Idiopathic Hypersomnia

Idiopathic hypersomnia is clinically similar to narcolepsy in that daytime sleepiness occurs despite adequate amounts of apparently normal sleep at night, but cataplexy does not occur and there is no association with specific HLAs. The pathogenesis is unknown. Circulating somnogenic factors or focal lesions that affect systems involved in sleep-wake regulation may play a role in some cases. Idiopathic hypersomnia is less common than narcolepsy by a ratio of about 1:10. Recent viral illness may be a risk factor.

Symptoms often develop gradually during adolescence or young adulthood. There appear to be at least two types of idiopathic hypersomnia, but many patients have mixed features. With the classic type, patients complain of an increased need for sleep, difficulty awakening in the morning, and sleep drunkenness with disorientation and confusion in the morning.y Daytime naps are long and unrefreshing, and patients may sleep as much as 14 to 18 hours during the day and night. With the second type, daytime sleepiness is sometimes irresistible, similar to narcolepsy, but short naps are usually refreshing.

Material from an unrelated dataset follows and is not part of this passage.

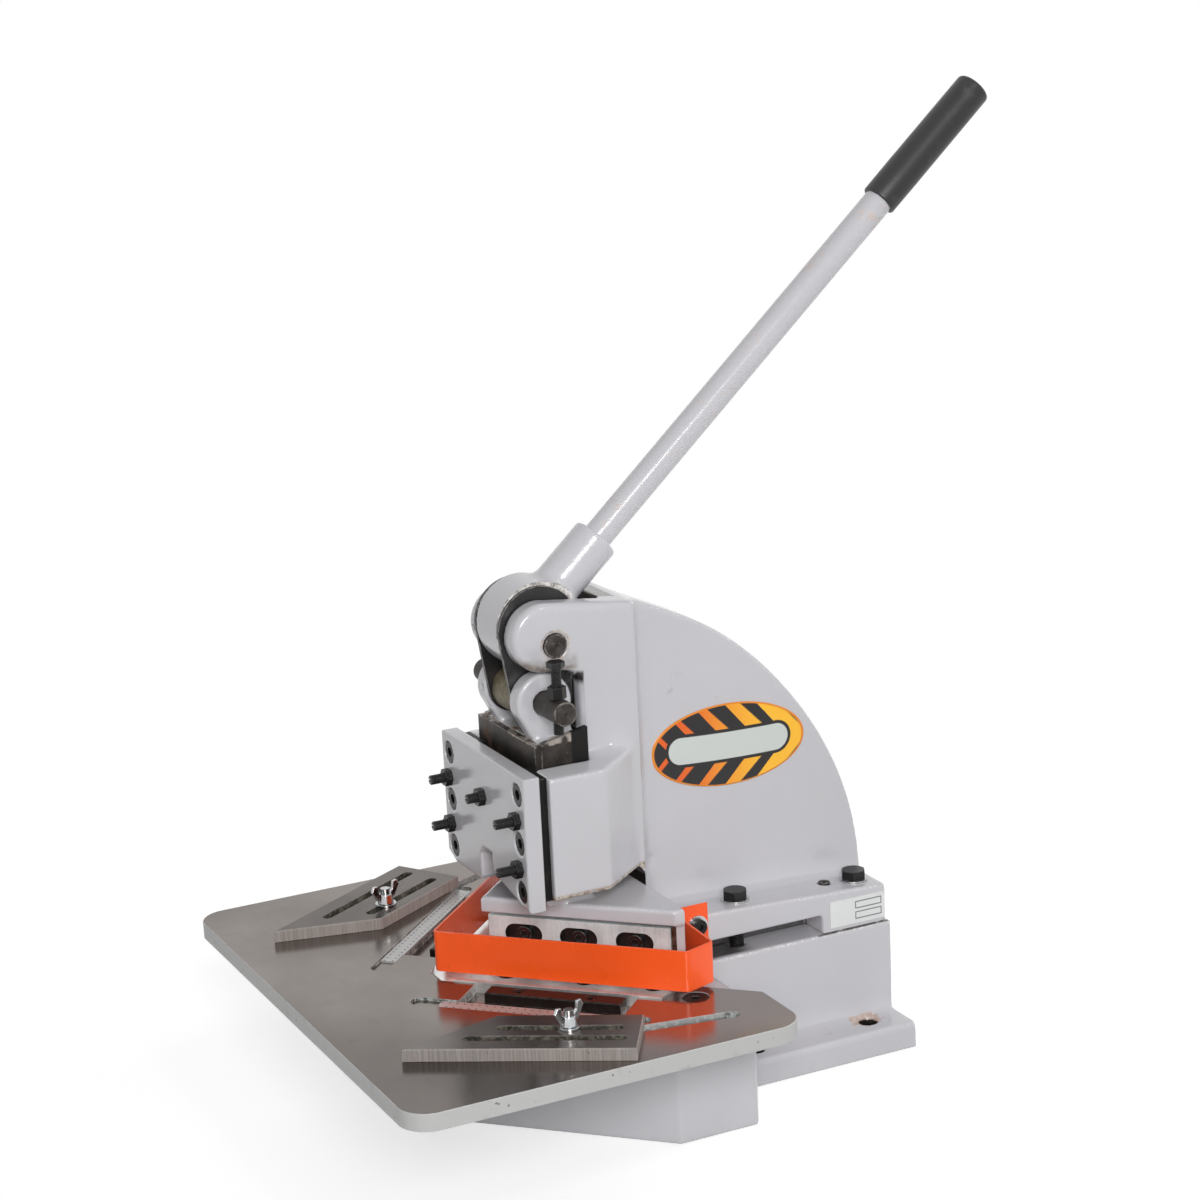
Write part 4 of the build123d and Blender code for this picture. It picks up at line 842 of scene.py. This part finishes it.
def ribbon(name, path, thick, low, high, lip):
    """A bent sheet standing on edge along a plan path, with its rims slightly rounded."""
    bm = bmesh.new()
    inset = 0.5 - lip / thick
    section = [(-0.5, low + lip), (-inset, low), (inset, low), (0.5, low + lip),
               (0.5, high - lip), (inset, high), (-inset, high), (-0.5, high - lip)]
    rows = []
    for i, point in enumerate(path):
        back = point - path[max(i - 1, 0)]
        ahead = path[min(i + 1, len(path) - 1)] - point
        run = ((back if back.length > 0 else ahead).normalized()
               + (ahead if ahead.length > 0 else back).normalized()).normalized()
        rows.append([bm.verts.new((point.x - run.y * across * thick, point.y + run.x * across * thick, z))
                     for across, z in section])
    bridge(bm, rows)
    bm.faces.new(rows[0][::-1])
    bm.faces.new(rows[-1])
    return finished_mesh(name, bm, 25)


# ---------------------------------------------------------------- operators

def mirrored(*boxes):
    """Boxes on the right, each with its twin on the left."""
    return [twin for low, high in boxes
            for twin in ((low, high), ((-high[0], *low[1:]), (-low[0], *high[1:])))]


CASTINGS = {
    # node: (body, share of the skin size, boxes in millimetres where inner corners are filled)
    "frame": ("stand", 1.0, [((-26.5, 100, 119), (26.5, 345, 178)), ((-60, 96, 186), (60, 150, 425)),
                             *mirrored(((44.5, 60, 286), (82, 121, 330)))]),
    "base": ("stand", 1.0, mirrored(((55, 150, 15), (104, 345, 45)), ((55, 140, 0), (75, 165, 101)))),
    "ram": ("ram", 0.8, [((-52, 20, 168), (52, 125, 195)), ((-52, 20, 300), (52, 75, 330))]),
    "lever_hub": ("lever", 0.65, [((-20, 20, 340), (20, 200, 560))]),
}
HUB_FILLETS = 3                # times the usual passes, where the socket grows out of the hub
PLATE_SKIN = 0.0008
WING_SKIN = 0.00033
M8_PITCH, M12_PITCH = 0.00125, 0.00175
FRAME_BOLT_THREAD = (0.09, 0.118)      # its lowest and highest point

LEAN = 42                      # the handle's angle above +Y at rest, in degrees
# the grip, in millimetres: the handle's offset from the pivot, and places along it
HANDLE_OFF, GRIP_START, GRIP_END, GRIP_R, GRIP_BORE = 11.5, 458.0, 586.0, 15.0, 12.2
GRIP_MOUTH, GRIP_NOSE, GRIP_SWELL = 1.4, 3.2, 30.0

# the guard's right half in plan, in millimetres, from its tab round to the middle of the front
GUARD_PLAN = [(64, 167.5), (64, 134), (142.5, 130), (151.5, 103), (0, -48.5)]
DOME = [(1.0, 0.0), (1.0, 0.45), (0.993, 0.75), (0.975, 0.95), (0.94, 1.08), (0.85, 1.2),
        (0.6, 1.35), (0.3, 1.42), (0.0, 1.45)]      # the badge: (share of its reach, height in mm)
DOME_SIDES = 96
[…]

Other diagnostic considerations in patients who complain of long periods of unrefreshing sleep include atypical depression and chronic fatigue syndrome. In both of these disorders, patients often spend many hours in bed, but actual sleep time is increased only mildly or not at all. Idiopathic hypersomnia is usually considered in a patient who complains of sleepiness and has no apparent cause for sleepiness based on the clinical history and a nocturnal polysomnogram. For such patients, the differential diagnosis includes narcolepsy, upper airway resistance syndrome, insufficient sleep syndrome, and obstructive sleep apnea that occurs during some nights but not others. The diagnosis of idiopathic hypersomnia is not easy because it requires ruling out all other causes to the extent possible.

Evaluation should include one or more nights of polysomnography, MSLT, psychiatric assessment, and a trial of increased sleep. The upper airway resistance syndrome may be difficult to detect on polysomnography unless airway resistance is assessed with monitoring of endoesophageal pressure during polysomnography.^ Patients with narcolepsy may not have REM sleep abnormalities on an initial MSLT. Atypical depression or other psychiatric conditions may be associated with complaints of sleepiness, although the MSLT is usually not abnormal. Sleepiness caused by chronically insufficient sleep should improve after a trial of 1 to 2 hours of additional sleep each night. After these diagnoses have been excluded, one is left with the diagnosis of idiopathic hypersomnia.

Management is similar to the approach used for narcolepsy. Patients with the narcoleptic type of sleepiness often respond to stimulants, whereas those with long sleep periods and difficult awakening may not. For most patients, the disorder is chronic. A minority of patients improve with time, and in some, the disorder resolves completely.